DATA SHOWN:
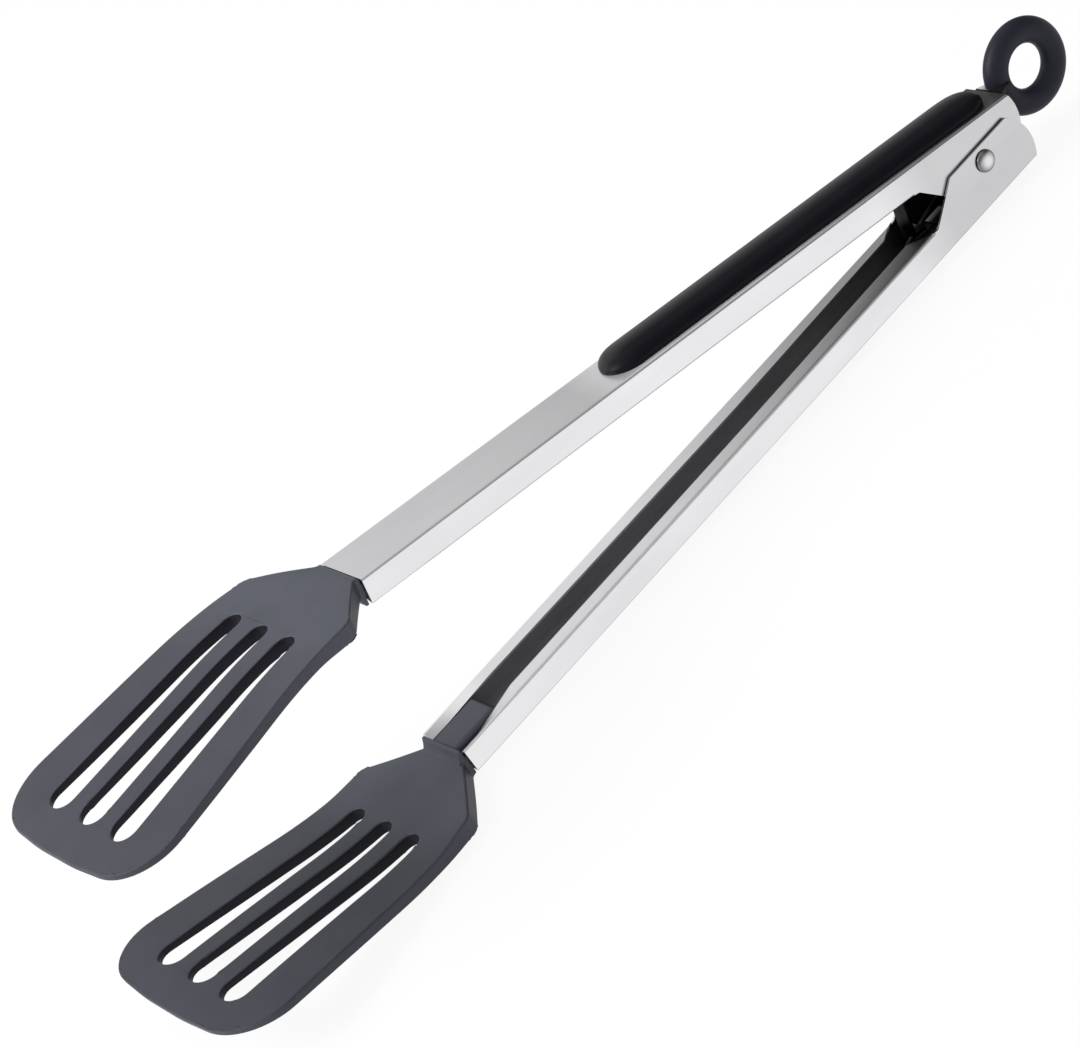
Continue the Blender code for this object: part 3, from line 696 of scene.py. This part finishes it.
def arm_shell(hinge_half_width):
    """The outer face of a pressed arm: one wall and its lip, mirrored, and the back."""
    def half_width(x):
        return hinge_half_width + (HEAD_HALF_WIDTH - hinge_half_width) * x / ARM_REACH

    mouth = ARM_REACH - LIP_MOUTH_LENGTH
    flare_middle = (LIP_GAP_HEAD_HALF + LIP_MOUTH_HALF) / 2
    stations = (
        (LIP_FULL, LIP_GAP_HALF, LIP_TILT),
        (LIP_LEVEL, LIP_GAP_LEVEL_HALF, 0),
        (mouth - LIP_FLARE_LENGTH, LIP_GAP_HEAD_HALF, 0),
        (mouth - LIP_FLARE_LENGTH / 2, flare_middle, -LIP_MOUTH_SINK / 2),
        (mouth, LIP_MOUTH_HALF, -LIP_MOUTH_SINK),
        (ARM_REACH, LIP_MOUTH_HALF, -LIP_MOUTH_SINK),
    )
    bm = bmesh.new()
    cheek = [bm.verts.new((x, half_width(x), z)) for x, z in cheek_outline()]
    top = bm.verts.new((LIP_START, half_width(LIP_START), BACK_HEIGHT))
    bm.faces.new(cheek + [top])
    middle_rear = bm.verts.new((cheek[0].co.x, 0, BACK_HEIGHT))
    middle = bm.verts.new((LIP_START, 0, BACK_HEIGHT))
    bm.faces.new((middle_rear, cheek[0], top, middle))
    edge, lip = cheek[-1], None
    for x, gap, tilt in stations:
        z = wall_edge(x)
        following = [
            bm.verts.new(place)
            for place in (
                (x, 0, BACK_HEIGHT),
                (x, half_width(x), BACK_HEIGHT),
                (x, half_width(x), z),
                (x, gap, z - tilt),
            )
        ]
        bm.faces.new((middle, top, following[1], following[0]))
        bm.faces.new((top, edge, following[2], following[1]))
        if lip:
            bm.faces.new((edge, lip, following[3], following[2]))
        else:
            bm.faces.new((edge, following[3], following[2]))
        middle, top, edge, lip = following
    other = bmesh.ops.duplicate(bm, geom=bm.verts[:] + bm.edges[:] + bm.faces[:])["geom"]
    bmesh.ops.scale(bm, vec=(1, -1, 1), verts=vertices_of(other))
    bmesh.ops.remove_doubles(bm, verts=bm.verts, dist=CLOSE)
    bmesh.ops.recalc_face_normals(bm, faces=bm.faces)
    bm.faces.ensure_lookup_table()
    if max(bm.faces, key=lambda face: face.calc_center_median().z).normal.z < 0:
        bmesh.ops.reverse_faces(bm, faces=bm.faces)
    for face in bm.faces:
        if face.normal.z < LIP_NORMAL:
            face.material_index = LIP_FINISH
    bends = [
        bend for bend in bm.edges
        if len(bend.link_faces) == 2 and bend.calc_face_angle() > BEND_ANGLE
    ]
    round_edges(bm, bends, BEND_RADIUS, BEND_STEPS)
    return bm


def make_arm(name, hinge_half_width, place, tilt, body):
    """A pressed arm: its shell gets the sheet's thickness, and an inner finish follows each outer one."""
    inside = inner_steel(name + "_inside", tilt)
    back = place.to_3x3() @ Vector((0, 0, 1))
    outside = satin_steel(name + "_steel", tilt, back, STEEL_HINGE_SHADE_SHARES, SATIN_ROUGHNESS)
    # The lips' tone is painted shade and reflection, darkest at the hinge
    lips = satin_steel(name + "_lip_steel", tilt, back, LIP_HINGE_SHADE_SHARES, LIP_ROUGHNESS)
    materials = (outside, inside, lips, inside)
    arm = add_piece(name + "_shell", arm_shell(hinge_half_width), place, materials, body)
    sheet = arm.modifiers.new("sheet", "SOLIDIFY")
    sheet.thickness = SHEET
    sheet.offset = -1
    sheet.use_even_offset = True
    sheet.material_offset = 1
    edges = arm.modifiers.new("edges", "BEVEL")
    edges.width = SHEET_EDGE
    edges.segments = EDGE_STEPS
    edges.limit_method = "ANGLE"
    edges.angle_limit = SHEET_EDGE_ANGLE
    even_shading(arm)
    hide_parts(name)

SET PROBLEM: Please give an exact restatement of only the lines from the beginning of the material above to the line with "return hinge_half_width +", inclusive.

EXERCISE RESPONSE:
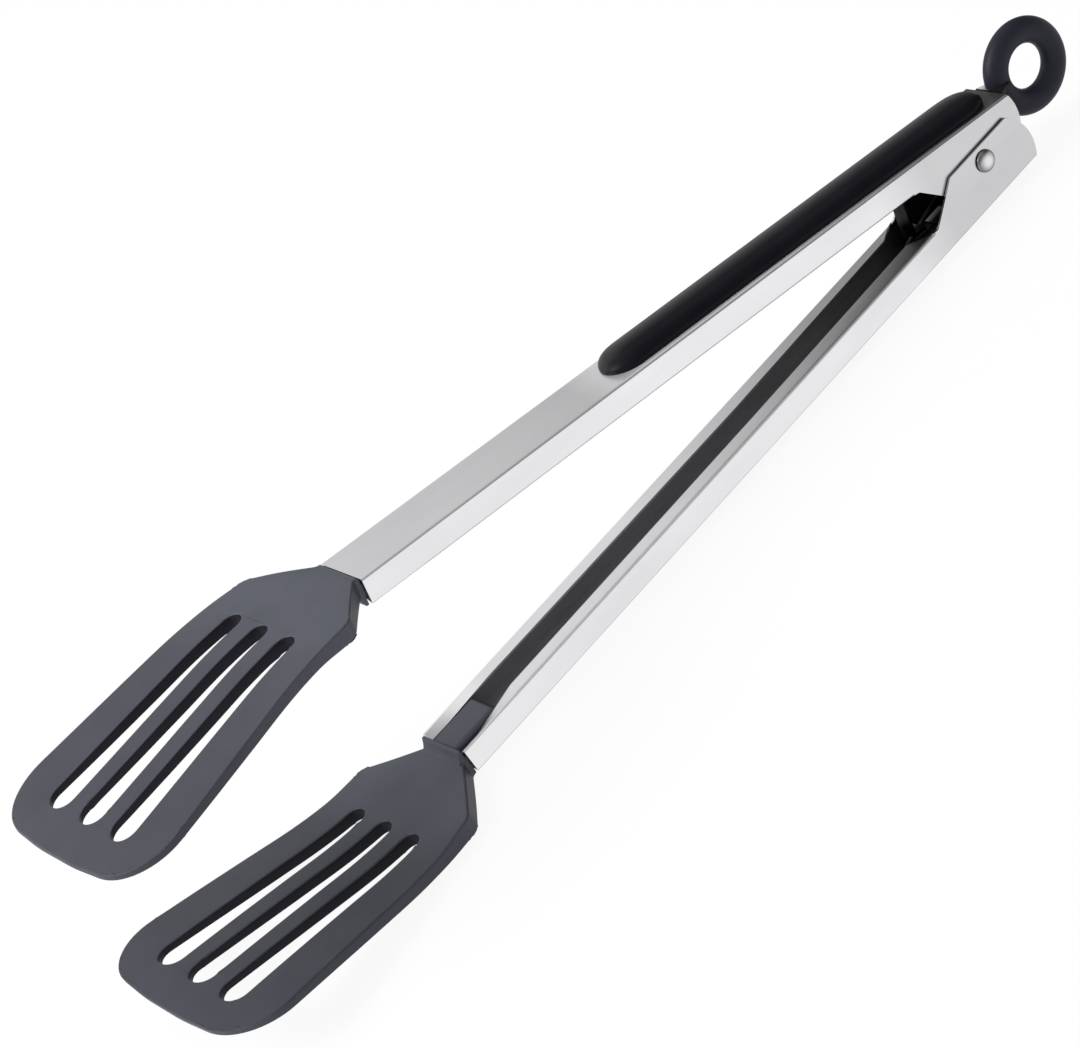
Continue the Blender code for this object: part 3, from line 696 of scene.py. This part finishes it.
def arm_shell(hinge_half_width):
    """The outer face of a pressed arm: one wall and its lip, mirrored, and the back."""
    def half_width(x):
        return hinge_half_width + (HEAD_HALF_WIDTH - hinge_half_width) * x / ARM_REACH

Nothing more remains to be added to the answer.